働きすぎているあなたへ伝えたい3つのこと

僕はこれまで2回、人生で『働き過ぎる』状態を経験した。1回目は百貨店の催企画担当課長だった頃。もう1回は、起業してやっととっかかりをみつけてからの2年間ぐらいだ。

僕はこれまで2回、人生で『働き過ぎる』状態を経験した。

1回目は百貨店の催企画担当課長だった頃。

もう1回は、起業してやっととっかかりをみつけてからの2年間ぐらいだ。

毎日、3、4時間ぐらいしか眠る時間がない。

休みもなく、あっても、1か月に2回程度。

とにかく時間が足らず、電車のなかでラップトップを拡げることもあった。

なぜ、あれほど狂ったように働いたかというと、

できる人間だと思われたかったからだ。

ライバルに負けたくなかったからだ。

いい人間だと思われたかったからだ。

会社の大きな部分の売上を担っており、その責任が重くのしかかっていたからだ。

仲間にちょっとでも喜んで欲しかったからだ。

家族の将来が、僕の稼ぎにかかっていたからだ。

長い間生きていると、どうしても、そうしなければならない時期もあるかもしれない。

実際に、僕もそうだった。

だが、そういう『働き過ぎ』の時間が長くなって、それが常態化してしまうと、自分は強いと思っていても、ココロはどんどんすり減ってしまう。

わくわくするようなことがなくなり、不注意が増えて、理由なく泣けてきたりする。

そして、正真正銘のうつ病になる。

僕は、幸い、うつ病になって病院にいくほどではなかったが、たとえば、会社で一番働いていたころ、病院へ行けば、『軽度のうつ病です』と言われたかもしれないし、実際のところ、仲間の何人かはうつ病になってしまった。

おそらく、いまも多くの人が、自分は大丈夫と思いながら、かつての僕のように、『働きすぎ』ていて『がんばりすぎている』のではないかと思う。

僕は精神科医でも心理学者でもないので、専門的なことはわからないが、もし、いまの僕が、当時の僕にアドバイスできるとしたら、こんなことを伝えたいということを書いてみようと思う。
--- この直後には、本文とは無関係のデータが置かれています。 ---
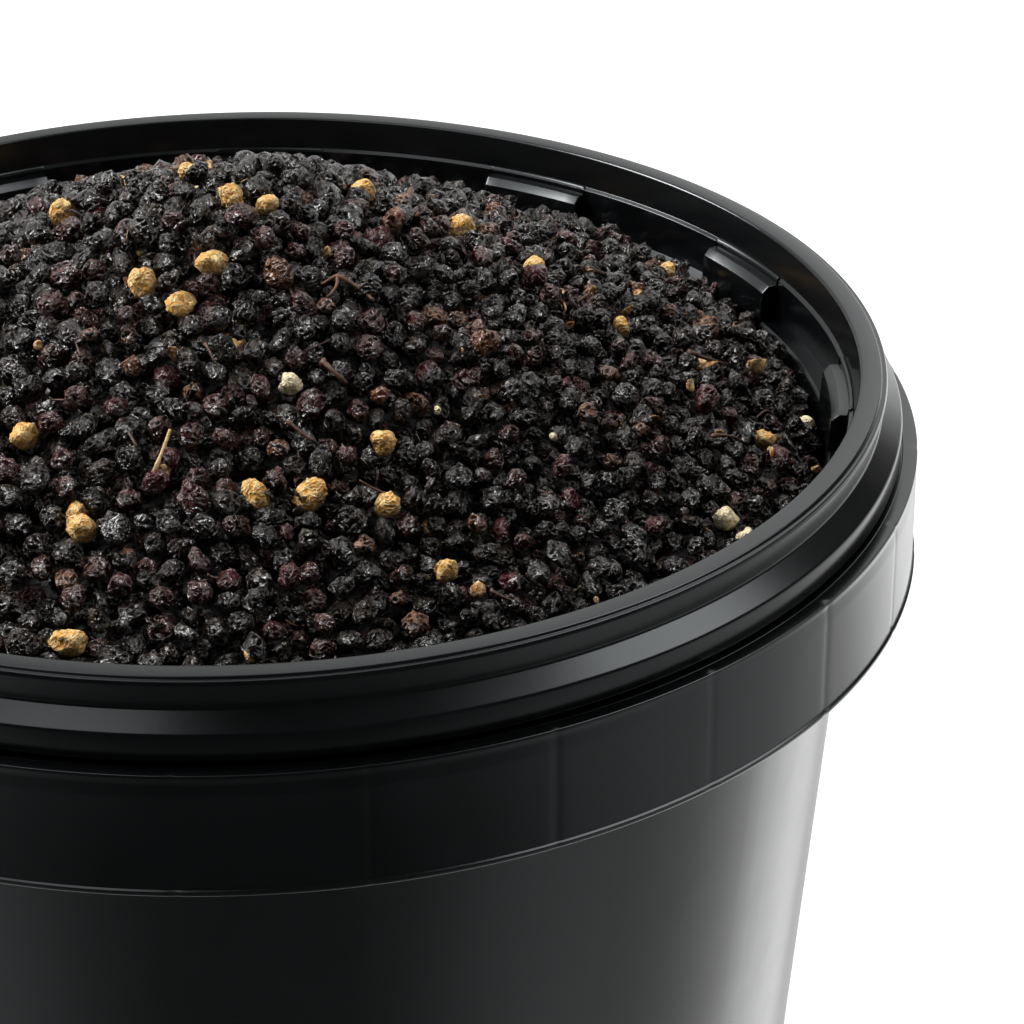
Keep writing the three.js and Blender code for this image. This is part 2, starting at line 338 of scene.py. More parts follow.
def pail_outline(pail):
    """Half section of the moulding, from under the floor over the lip to the floor's inside.

    Corners below the lip are placed by their depth, with their fillets in millimetres.
    """
    top = pail.height
    base = body_radius(pail, top)
    foot = base - 5 * MM
    floor = 5.2 * MM
    upper, lower = pail.skirt_top, pail.skirt_bottom
    channel = upper + 2 * MM
    skirt, skirt_wall, bead = pail.skirt_radius, 1.5 * MM, 0.35 * MM
    ridge = skirt - 2.1 * MM
    band = pail.band_radius
    groove = band - 1.6 * MM
    neck, undercut = pail.lip_outer + 1 * MM, 0.7 * MM
    ledge = pail.ledge_inner + 0.6 * MM

    def down(radius, depth, fillet):
        return radius, top - depth, fillet * MM

    return filleted([
        # under the floor
        (0, 2.5 * MM, 0),
        (2 * MM, 2.5 * MM, 0.2 * MM),
        (2.4 * MM, 3 * MM, 0.2 * MM),
        (foot - 1 * MM, 3 * MM, 0.8 * MM),
        (foot, 0, 0.5 * MM),
        (base, 0, 1.4 * MM),
        # the wall, the channel behind the skirt, and the skirt
        down(body_radius(pail, channel), channel, 1.2),
        down(skirt - skirt_wall, channel, 0.9),
        down(skirt - skirt_wall, lower, 0.3),
        down(skirt + bead, lower, 0.6),
        down(skirt + bead, lower - 0.9 * MM, 0.12),
        down(skirt, lower - 1.1 * MM, 0.1),
        down(skirt, upper + 3 * MM, 12),
        down(skirt - 0.12 * MM, upper + 1.1 * MM, 3),
        down(skirt, upper + 0.4 * MM, 0.3),
        down(skirt - 0.05 * MM, upper, 0.18),
        # a fine ridge on the skirt's top, then the groove under the band
        down(ridge + 0.12 * MM, upper + 0.06 * MM, 0.04),
        down(ridge, upper + 0.02 * MM, 0.04),
        down(ridge - 0.12 * MM, upper + 0.06 * MM, 0.04),
        down(groove, upper + 0.06 * MM, 0.1),
        down(groove, upper - 0.5 * MM, 0.1),
        # the band that a lid snaps under, its shoulder, the neck and the lip
        down(band, upper - 0.5 * MM, 0.55),
        down(band, 6.7 * MM, 0.7),
        down(neck - undercut, 4.5 * MM, 0.5),
        down(neck, 0.9 * MM, 0.2),
        down(neck - 0.2 * MM, 0.35 * MM, 0.2),
        down(neck - 0.7 * MM, 0.4 * MM, 0.15),
        down(pail.lip_outer, 0, 0.3),
        down(pail.lip_inner, 0, 0.5),
        # the fine ledge in the lip, the wall's inside and the floor
        down(ledge, pail.ledge_depth - 0.35 * MM, 0.15),
        down(pail.ledge_inner, pail.ledge_depth, 0.15),
        down(inner_wall(pail, pail.ring_bottom), pail.ring_bottom, 0),
        (base - pail.wall + pail.taper * floor, floor, 3 * MM),
        (0, floor, 0),
    ])


def make_shell(pail):
    """The moulding: its outline carried round the axis, sunk a little where a rib stands behind.

    Each rib draws the skirt in by a shallow valley, depth times exp(-(distance / width) squared).
    """
    depth, width = 0.06 * MM, 0.7 * MM
    ribs = evenly(pail.ribs, pail.rib_angle)
    valley = np.array([-2.4, -1.6, -1.1, -0.6, 0, 0.6, 1.1, 1.6, 2.4]) * width / pail.skirt_radius
    plain = evenly(SHELL_SIDES)
    clear = to_nearest(plain, ribs) > 1.2 * valley[-1]
    angles = np.sort(np.concatenate([plain[clear], (ribs[:, None] + valley).ravel() % (2 * np.pi)]))
    outline = pail_outline(pail)
    rings = turned(outline, angles)
    distance = to_nearest(angles, ribs) * pail.skirt_radius
    skirt = (outline[:, 0] > pail.skirt_radius - 0.2 * MM) & (outline[:, 1] < pail.height - pail.skirt_top)
    sunk = depth * np.exp(-(distance / width) ** 2) * skirt[:, None]
    rings[..., :2] *= 1 - (sunk / pail.skirt_radius)[..., None]
    return closed_mesh("pail_moulding", on_axis(outline[0, 1]), rings[None, 1:-1], on_axis(outline[-1, 1]))


def ring_blocks(name, angles, width, outline, fillet):
    """Blocks that are short stretches of a ring, with rounded edges.

    outline is the block's section as (radius, height, fillet) corners. It is carried along an arc, and
    shrinks towards its own middle by fillet * (1 - cos t) over the last fillet * sin t.
    """
    closed = closed_section(outline, steps=4)
    middle = closed.mean(axis=0)
    half = np.abs(closed - middle).max(axis=0)
    turn = np.linspace(0, np.pi / 2, 5)
    inset = fillet * (1 - np.cos(turn))
    reach = width / 2 - (fillet - fillet * np.sin(turn)) / middle[0]
    inset = np.concatenate([inset[::-1], np.zeros(7), inset])
    along = np.concatenate([-reach[::-1], reach[0] * np.linspace(-1, 1, 9)[1:-1], reach])
    section = middle + (closed - middle) * (1 - inset[:, None, None] / half)
    rings = around(section[..., 0], (angles[:, None] + along)[..., None], section[..., 1])
    return closed_mesh(name, rings[:, 0].mean(axis=1), rings, rings[:, -1].mean(axis=1))


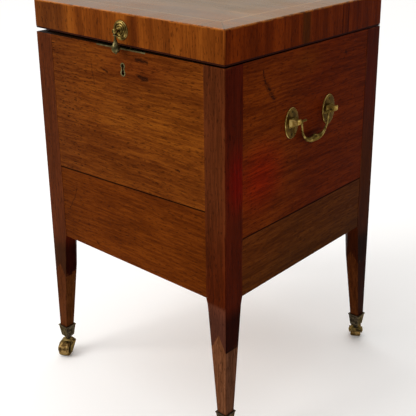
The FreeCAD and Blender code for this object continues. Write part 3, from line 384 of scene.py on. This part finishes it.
def wood(name, along, tones, shift, dress, place_of=None, shares=(0.17, 0.18, 0.37, 0.28), contrast=0.115,
         wave=0.0016, depth=0.00012, gloss=0.32, ior=1.045, specular_tint=(1.0, 0.45, 0.12, 1), **sockets):
    """A polished wood, whose dress adds what age did to it, and some painted light and shade.

    The tones are its dark, middle and light colour. The shift moves the pattern, so that no two woods
    share one. The shares weigh figure, bands, streaks and fine streaks.
    """
    paint = Paint(name)
    grain = Grain(paint, along, place_of(paint) if place_of else None, shift, wave)
    whole = paint.scaled(grain.figure, shares[0])
    for pattern, share in zip((grain.bands, grain.streaks, grain.fine), shares[1:]):
        whole = paint.calc("ADD", whole, paint.scaled(pattern, share))
    value = paint.fit(whole, 0.5 - contrast, 0.5 + contrast)
    dark, middle, light = tones
    colour = paint.ramp(value, [(0.0, dark), (0.5, middle), (1.0, light)])
    pores = paint.fade(grain.pores, 0.31, 0.40)
    colour = tint(paint, colour, pores, times(dark, 0.3), PORE_SHARE)
    roughness = paint.fit(grain.figure, 0.3, 0.7, gloss - 0.05, gloss + 0.09)
    colour, roughness = dress(paint, grain, colour, roughness)
    height = paint.calc("SUBTRACT", grain.streaks, paint.scaled(pores, 0.6))
    return paint.finish(colour, roughness, height, depth, IOR=ior, Specular_Tint=specular_tint, **sockets)


def bared(paint, grain, colour, roughness, mask):
    """Unpolished wood where the mask is."""
    bare = paint.mix(paint.fit(grain.streaks, 0.35, 0.65), BARE_DARK, BARE)
    return paint.mix(mask, colour, bare), paint.mix(mask, roughness, BARE_ROUGHNESS)


def bare_inside(paint, grain, colour, roughness, mask):
    """Unpolished wood inside the case, and old dirt and painted shade on edges that meet another board or the
    lid.
    """
    colour, roughness = bared(paint, grain, colour, roughness, mask)
    level = paint.facing((0, 0, 1), 0.15, 0.4)
    hung = paint.both(paint.facing((0, 0, -1), 0.15, 0.4), paint.over(paint.z, underside + 0.002))
    return tint(paint, colour, paint.most(level, hung), JOINT_DIRT_AND_SHADE, 0.9), roughness


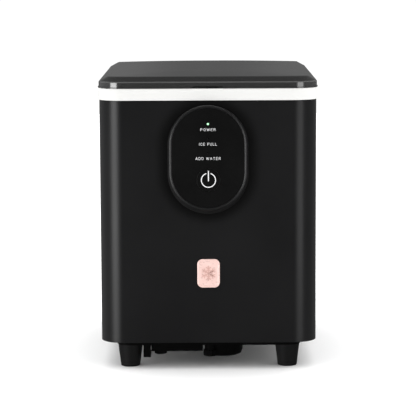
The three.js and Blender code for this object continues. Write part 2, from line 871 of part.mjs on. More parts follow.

1.働きすぎている状態をいつまでも続けることができると思わないで

自分だけは大丈夫と思っていても、働き過ぎは確実に精神を病む。病まないまでも、創造性を奪って仕事の質を落とし、やがてはあなたの仕事の質とアウトプットをさげてしまう。

仕事だけでなく、家族とのコミニケーションの時間がとれないことも、あなたの人生の質を、幸せを大きく減じる。

いまの働きすぎている、がんばりすぎている状態は、異常事態である。異常事態がやむおえないとしても、それを決して常態にせず、なるべく早く終わらせるように努力しなければならない。

2.会社はあなたが長時間働くから評価しているのではなく、あなたの能力を評価している

会社は、どれだけ長時間働けるか競争をしている場所ではない。あなたの能力を評価している。あなたが長時間働けるから仕事が集中するのではなく、あなたがそれを遂行する能力をもつ数少ない人材だから、あなたに仕事が集中するのだ。

あなたは、「働きすぎ」ている期間が長いと思えば、つぎに頼まれた仕事は、手いっぱいでできないと断ってもよい。それであなたの能力に対する評価はいささかも減じない。

あなたが断った仕事は誰かほかのひとのところにいく。おそらく上はそれを不安がるだろうが、それを受け取った人はそれをなんとかこなして、成長することだろう。

誰よりも長時間働き、誰よりも素直に仕事を受けることを、社内での競争の前提にしてしまうと、いつかあなたはかならず破たんする。

3.なるようにしかならない、なるようにしかならなくてもたいしたことにはならない

きっと、あなたは、仲間の誰もリストラされないように、部下のために、好きな上司を喜ばせるために、家族のために、身をすり減らして頑張り続けているのだろう。

だけど、あなたがすべてを背負っているのではない。

社会や経済の情勢が、会社の経営陣が、あるいはただの運が、あなたのいまの状況を生み出している。

あなたが、すべてを背負ってなんとかしようとしても、どうしようもない部分が大きい。

結局、どれほどがんばっても、なるようにしかならない。

そして、なるようにしかならなくても、あなたにとっても、あなたが心配している誰かにとっても、たいしたことにはならない。

ほかにも仕事はあるし、貧乏になったところで、それが原因で死ぬわけでもない。

あるいは、あなたは、誰にも負けないために、それほどまでに働いているのだろう。もし、あなたがそれほどまでに頑張らないと負けていると思うのなら、どちらにせよ、あなたは負ける。負けたうえに病気になってしまっては、もともこもない。

あなたが持っているものと運を超えて、出世することはできない。出世競争に負けたところで、たいしたことにはならない。

元気でさえいれば、もっと幸せな道がきっとみつかる。